Return only the lines running from the line with "Continue the build123d" down to the line with "of its sheet.", both included, exactly as they appear.

#### Data lines
==*==
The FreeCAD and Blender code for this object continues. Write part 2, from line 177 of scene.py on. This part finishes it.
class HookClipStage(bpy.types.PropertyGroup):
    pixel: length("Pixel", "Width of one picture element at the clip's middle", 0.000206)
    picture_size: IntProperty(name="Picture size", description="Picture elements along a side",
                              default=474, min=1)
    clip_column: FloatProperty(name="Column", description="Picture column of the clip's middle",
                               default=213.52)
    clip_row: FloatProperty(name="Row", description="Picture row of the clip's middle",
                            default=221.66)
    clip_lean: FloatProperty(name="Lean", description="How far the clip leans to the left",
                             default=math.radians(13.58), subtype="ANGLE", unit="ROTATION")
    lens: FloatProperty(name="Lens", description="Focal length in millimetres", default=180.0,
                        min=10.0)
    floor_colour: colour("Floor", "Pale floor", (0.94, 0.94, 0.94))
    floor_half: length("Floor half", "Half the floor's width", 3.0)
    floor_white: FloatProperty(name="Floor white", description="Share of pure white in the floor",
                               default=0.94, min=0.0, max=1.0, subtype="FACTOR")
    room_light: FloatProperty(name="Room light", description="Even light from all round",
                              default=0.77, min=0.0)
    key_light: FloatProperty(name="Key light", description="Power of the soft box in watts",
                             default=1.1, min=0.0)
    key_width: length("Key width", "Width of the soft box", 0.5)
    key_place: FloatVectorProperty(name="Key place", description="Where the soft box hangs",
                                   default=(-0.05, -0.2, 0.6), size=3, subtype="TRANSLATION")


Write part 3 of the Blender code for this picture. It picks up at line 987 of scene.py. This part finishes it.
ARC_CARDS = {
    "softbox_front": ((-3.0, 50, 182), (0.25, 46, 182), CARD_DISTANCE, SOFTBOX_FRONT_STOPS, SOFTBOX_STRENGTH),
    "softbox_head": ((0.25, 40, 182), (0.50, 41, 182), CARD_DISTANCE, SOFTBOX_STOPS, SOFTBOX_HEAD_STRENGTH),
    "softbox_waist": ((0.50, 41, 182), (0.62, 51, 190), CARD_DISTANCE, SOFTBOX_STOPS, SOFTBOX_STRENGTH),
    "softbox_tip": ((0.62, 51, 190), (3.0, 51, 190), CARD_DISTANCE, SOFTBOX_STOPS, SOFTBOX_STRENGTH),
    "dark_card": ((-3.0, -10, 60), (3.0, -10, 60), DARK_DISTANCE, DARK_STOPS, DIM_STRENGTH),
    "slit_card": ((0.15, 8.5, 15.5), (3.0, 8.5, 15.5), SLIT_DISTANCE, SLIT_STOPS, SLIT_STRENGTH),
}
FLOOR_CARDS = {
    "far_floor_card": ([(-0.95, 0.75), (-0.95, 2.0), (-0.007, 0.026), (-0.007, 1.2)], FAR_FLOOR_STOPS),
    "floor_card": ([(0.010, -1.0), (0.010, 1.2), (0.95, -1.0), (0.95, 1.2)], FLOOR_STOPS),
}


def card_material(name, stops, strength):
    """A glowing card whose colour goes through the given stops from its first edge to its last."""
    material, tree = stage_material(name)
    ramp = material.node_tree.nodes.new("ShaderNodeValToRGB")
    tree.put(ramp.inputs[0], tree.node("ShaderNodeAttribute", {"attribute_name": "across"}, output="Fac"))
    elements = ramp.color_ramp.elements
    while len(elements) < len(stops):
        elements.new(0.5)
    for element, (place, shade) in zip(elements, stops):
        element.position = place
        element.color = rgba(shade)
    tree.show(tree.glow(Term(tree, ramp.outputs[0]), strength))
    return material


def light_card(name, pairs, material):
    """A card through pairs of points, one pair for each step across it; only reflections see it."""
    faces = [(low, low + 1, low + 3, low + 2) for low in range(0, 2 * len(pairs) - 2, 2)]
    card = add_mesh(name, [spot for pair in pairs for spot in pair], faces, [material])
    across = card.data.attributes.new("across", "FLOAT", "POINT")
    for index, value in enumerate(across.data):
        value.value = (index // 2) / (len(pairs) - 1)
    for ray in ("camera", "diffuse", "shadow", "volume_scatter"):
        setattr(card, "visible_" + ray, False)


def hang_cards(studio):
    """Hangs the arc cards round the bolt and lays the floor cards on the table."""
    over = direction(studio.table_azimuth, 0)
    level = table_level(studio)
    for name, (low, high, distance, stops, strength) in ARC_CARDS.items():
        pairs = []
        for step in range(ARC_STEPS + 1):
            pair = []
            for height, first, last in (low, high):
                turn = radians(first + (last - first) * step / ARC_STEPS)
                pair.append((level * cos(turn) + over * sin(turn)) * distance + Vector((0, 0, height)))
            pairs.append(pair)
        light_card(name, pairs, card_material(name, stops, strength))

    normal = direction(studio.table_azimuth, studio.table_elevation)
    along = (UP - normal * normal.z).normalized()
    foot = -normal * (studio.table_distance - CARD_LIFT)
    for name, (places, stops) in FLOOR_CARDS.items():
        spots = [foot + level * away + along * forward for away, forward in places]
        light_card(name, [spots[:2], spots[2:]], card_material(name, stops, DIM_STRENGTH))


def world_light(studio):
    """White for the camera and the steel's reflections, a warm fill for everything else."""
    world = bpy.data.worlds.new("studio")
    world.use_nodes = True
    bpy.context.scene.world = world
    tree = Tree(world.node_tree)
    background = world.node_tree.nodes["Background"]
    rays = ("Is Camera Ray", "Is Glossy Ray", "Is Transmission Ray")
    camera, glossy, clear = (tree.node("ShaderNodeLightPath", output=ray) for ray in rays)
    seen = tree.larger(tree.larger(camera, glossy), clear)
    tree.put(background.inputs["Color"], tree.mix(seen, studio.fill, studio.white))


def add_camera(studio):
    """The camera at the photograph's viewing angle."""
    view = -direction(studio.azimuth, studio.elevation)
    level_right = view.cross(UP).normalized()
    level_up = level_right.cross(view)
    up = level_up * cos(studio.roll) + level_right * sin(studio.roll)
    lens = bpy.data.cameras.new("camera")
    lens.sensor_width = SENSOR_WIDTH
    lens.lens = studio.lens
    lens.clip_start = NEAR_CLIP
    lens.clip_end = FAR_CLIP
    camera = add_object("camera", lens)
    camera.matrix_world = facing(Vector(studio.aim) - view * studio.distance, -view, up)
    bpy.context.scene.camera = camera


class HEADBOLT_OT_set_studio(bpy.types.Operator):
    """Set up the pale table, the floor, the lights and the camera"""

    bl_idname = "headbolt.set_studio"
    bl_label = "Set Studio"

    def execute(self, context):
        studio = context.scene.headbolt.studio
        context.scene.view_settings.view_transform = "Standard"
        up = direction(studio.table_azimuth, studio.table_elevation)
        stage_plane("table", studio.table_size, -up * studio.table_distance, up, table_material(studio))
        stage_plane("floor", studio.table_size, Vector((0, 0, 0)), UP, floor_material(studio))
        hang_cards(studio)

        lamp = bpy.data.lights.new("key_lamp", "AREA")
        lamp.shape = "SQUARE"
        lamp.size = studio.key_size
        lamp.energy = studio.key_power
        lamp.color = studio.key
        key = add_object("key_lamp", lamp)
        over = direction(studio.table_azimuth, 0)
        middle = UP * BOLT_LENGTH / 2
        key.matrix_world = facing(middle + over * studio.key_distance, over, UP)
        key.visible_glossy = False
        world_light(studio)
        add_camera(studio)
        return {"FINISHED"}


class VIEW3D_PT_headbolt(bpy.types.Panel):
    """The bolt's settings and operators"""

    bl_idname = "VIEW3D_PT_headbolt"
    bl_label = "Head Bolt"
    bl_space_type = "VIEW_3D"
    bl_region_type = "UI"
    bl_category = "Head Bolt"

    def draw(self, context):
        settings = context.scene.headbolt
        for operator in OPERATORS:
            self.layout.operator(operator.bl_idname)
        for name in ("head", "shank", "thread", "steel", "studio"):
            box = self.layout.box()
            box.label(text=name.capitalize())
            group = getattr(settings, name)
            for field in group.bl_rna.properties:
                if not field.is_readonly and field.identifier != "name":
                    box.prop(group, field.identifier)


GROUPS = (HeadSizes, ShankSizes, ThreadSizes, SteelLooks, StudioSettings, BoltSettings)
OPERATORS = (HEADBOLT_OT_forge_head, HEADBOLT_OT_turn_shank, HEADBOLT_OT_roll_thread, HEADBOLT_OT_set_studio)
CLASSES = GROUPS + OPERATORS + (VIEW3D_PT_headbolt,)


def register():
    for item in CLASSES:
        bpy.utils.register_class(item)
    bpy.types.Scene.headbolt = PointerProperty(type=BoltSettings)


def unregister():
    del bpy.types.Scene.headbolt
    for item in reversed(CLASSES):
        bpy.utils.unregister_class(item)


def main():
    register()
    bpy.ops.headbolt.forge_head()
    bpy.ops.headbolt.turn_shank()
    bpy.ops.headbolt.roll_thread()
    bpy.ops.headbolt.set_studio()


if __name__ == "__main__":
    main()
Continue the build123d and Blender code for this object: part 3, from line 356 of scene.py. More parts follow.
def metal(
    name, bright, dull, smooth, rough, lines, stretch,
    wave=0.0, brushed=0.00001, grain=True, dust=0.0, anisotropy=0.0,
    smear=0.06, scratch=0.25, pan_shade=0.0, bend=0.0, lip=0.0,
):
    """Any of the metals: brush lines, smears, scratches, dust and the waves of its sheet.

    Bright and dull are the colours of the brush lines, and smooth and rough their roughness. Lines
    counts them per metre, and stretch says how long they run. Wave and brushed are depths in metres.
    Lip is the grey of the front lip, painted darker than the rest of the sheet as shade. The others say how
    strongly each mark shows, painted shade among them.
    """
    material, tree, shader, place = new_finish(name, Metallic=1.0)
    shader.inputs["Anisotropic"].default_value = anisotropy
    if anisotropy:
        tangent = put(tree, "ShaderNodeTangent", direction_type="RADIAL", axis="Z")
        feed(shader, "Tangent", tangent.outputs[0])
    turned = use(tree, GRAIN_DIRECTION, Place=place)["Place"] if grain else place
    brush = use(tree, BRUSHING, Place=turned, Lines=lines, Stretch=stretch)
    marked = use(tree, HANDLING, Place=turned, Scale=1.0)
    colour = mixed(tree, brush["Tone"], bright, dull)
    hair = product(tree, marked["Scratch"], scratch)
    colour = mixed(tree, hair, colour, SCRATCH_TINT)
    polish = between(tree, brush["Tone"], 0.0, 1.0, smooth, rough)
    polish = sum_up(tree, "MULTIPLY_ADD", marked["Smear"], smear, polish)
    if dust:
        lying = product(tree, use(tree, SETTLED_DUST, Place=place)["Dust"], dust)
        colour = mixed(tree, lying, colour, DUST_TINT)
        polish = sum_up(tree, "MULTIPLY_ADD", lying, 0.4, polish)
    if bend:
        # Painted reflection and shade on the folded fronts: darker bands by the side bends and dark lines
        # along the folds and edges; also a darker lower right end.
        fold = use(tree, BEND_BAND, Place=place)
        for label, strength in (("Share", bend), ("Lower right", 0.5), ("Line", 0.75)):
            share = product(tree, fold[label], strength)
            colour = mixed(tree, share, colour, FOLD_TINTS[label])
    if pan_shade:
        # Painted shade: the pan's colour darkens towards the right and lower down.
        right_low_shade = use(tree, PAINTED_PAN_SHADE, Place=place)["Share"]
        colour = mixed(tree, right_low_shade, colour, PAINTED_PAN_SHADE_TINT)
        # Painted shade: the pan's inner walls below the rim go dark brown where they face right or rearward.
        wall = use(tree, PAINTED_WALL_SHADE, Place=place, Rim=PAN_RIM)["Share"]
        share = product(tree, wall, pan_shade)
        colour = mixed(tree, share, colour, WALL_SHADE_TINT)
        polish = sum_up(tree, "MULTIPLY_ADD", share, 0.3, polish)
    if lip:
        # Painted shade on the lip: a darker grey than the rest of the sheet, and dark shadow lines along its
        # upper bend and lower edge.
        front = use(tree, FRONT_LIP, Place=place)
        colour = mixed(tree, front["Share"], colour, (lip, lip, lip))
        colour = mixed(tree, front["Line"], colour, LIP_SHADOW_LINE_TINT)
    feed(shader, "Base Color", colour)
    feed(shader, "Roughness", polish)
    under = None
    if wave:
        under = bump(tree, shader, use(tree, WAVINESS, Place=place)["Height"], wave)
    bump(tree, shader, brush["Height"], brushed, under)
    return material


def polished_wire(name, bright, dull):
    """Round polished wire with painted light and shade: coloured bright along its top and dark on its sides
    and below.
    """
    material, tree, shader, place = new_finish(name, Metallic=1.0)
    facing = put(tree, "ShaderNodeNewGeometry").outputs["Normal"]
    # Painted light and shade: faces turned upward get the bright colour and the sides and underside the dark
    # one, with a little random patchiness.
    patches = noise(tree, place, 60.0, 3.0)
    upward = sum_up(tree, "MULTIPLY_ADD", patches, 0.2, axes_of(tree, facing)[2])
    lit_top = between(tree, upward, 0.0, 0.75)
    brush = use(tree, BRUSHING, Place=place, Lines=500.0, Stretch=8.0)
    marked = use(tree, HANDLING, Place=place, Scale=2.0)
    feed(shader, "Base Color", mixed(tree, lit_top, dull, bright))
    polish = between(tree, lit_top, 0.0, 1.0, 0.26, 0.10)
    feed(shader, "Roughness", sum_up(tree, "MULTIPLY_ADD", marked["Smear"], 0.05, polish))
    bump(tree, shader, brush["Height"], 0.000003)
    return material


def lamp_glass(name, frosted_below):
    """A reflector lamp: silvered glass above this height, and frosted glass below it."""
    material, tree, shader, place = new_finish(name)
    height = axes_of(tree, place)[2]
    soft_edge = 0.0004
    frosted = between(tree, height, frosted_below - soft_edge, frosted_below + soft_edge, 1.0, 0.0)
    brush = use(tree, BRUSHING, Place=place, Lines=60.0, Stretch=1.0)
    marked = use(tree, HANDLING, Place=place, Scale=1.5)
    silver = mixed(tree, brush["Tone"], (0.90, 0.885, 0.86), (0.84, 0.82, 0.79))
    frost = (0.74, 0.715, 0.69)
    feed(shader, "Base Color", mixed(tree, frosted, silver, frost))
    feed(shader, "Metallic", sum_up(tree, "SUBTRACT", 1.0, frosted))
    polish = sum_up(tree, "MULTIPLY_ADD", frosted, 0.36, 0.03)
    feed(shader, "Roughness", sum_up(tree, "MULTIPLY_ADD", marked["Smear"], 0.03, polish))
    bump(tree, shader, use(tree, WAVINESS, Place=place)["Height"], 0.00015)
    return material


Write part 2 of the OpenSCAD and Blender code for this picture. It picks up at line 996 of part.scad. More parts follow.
==*==
#### Written reply
Continue the build123d and Blender code for this object: part 3, from line 356 of scene.py. More parts follow.
def metal(
    name, bright, dull, smooth, rough, lines, stretch,
    wave=0.0, brushed=0.00001, grain=True, dust=0.0, anisotropy=0.0,
    smear=0.06, scratch=0.25, pan_shade=0.0, bend=0.0, lip=0.0,
):
    """Any of the metals: brush lines, smears, scratches, dust and the waves of its sheet.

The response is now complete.